I think I may have just been tarred as a philospher or as pedantic --
ouch!  So let me try to clarify what I see to be some of the more
substantive issues:

1) I didn't mean to imply that Rozas's compiler actually has a Y
   recognizer; my point was merely that it wasn't surprising that it
   could do those things a Y recognizer could.  The question is, how
   does it hold up in more difficult cases?  One case I'd very much
   like Rozas to compare the generated code for is Y itself, *not
   applied to anything*.  E.g., how similar/different is the code for
   these two procedures:
     (define (Y1 f)
       (let ((g (lambda (g)
                  (f (lambda (x) ((g g) x))))))
         (g g)))

     (define (Y2 f)
       (letrec ((y-of-f (f (lambda (x) (y-of-f x)))))

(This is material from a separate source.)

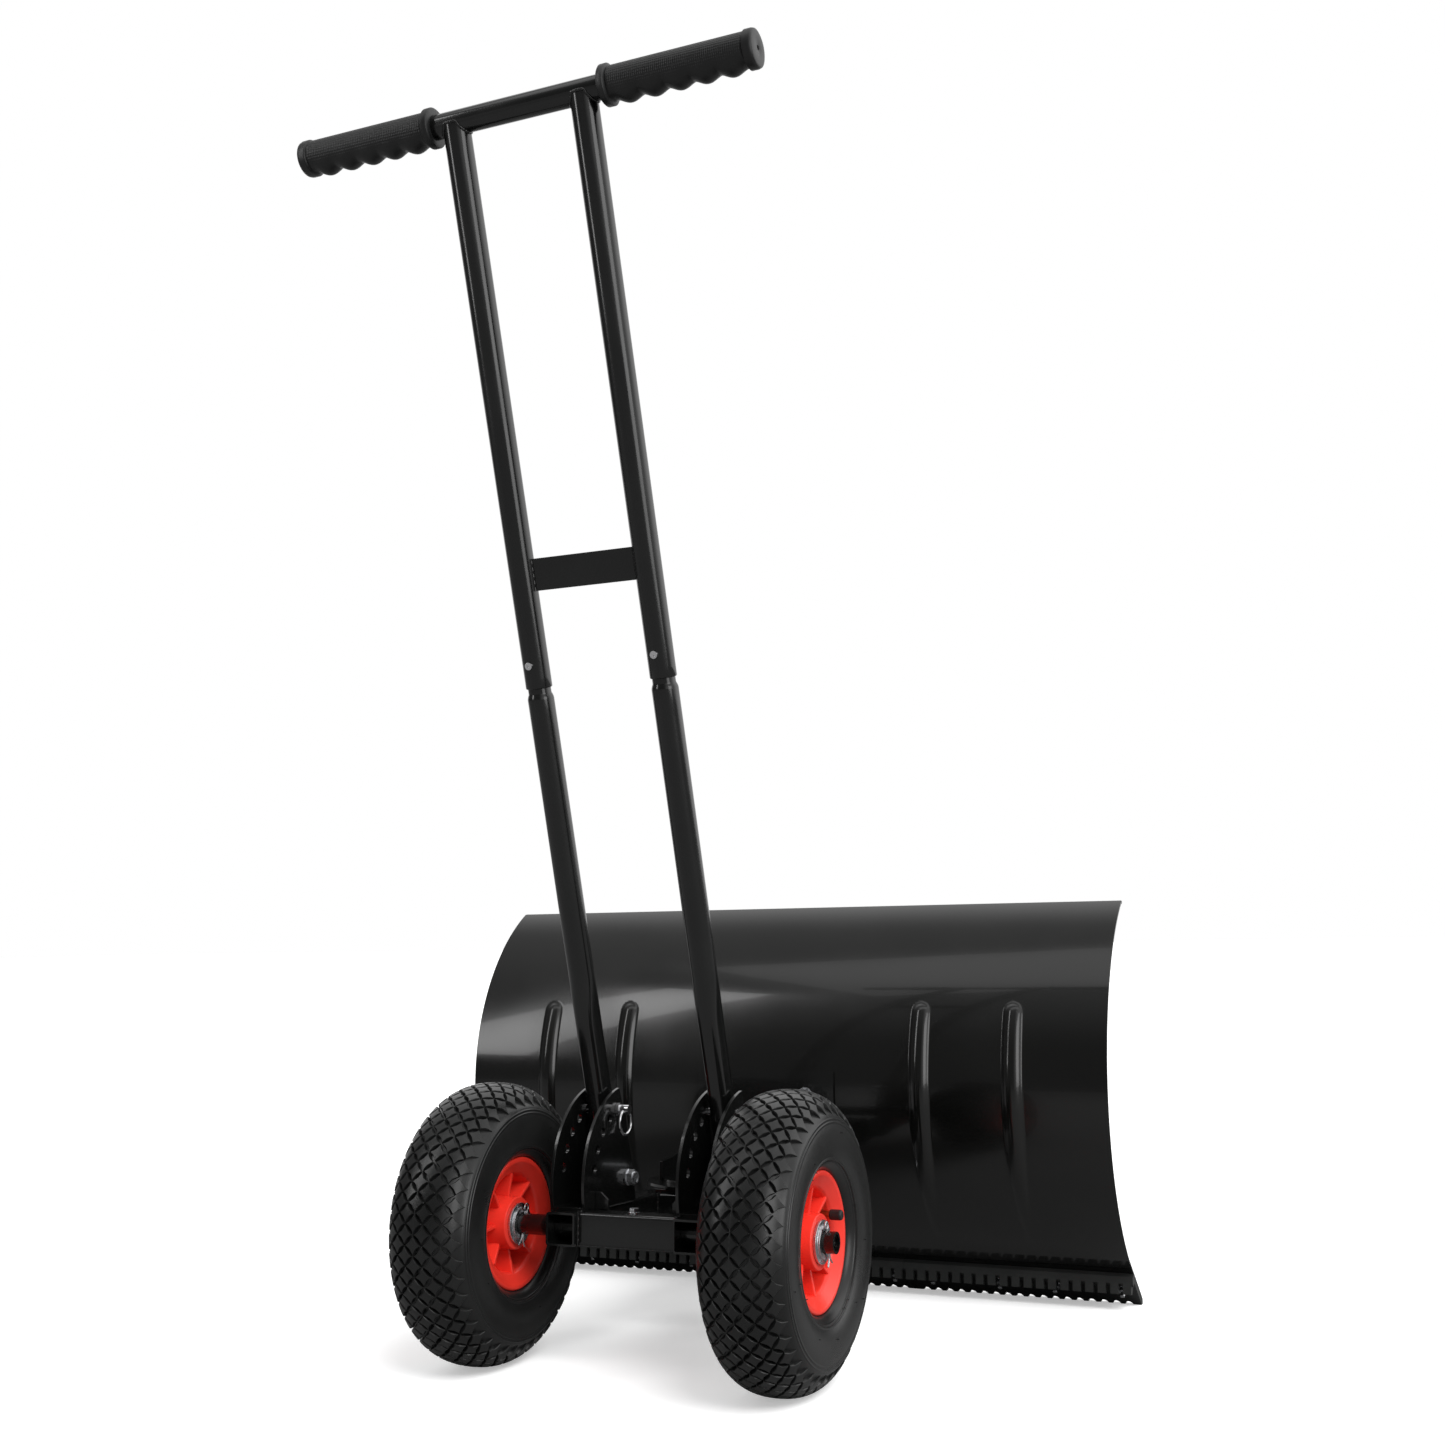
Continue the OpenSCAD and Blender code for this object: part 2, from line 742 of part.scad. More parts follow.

2) I wasn't weighing the possibility of a compiler defining letrec in
   terms of Y, I was weighing the possibility of the language standard
   defining letrec in terms of Y.  While users of Rozas's compiler
   would notice no difference if he were to do so, users of other less
   optimizing compilers would notice a difference, namely in
   "self"-eqvness.  The issue isn't excess eqvnes, either, as Rozas
   seems to think, but rather insufficient eqvness.  As long as scheme
   supports procedural objects with identities, letrec will have to
   remain defined in terms of set! rather than Y.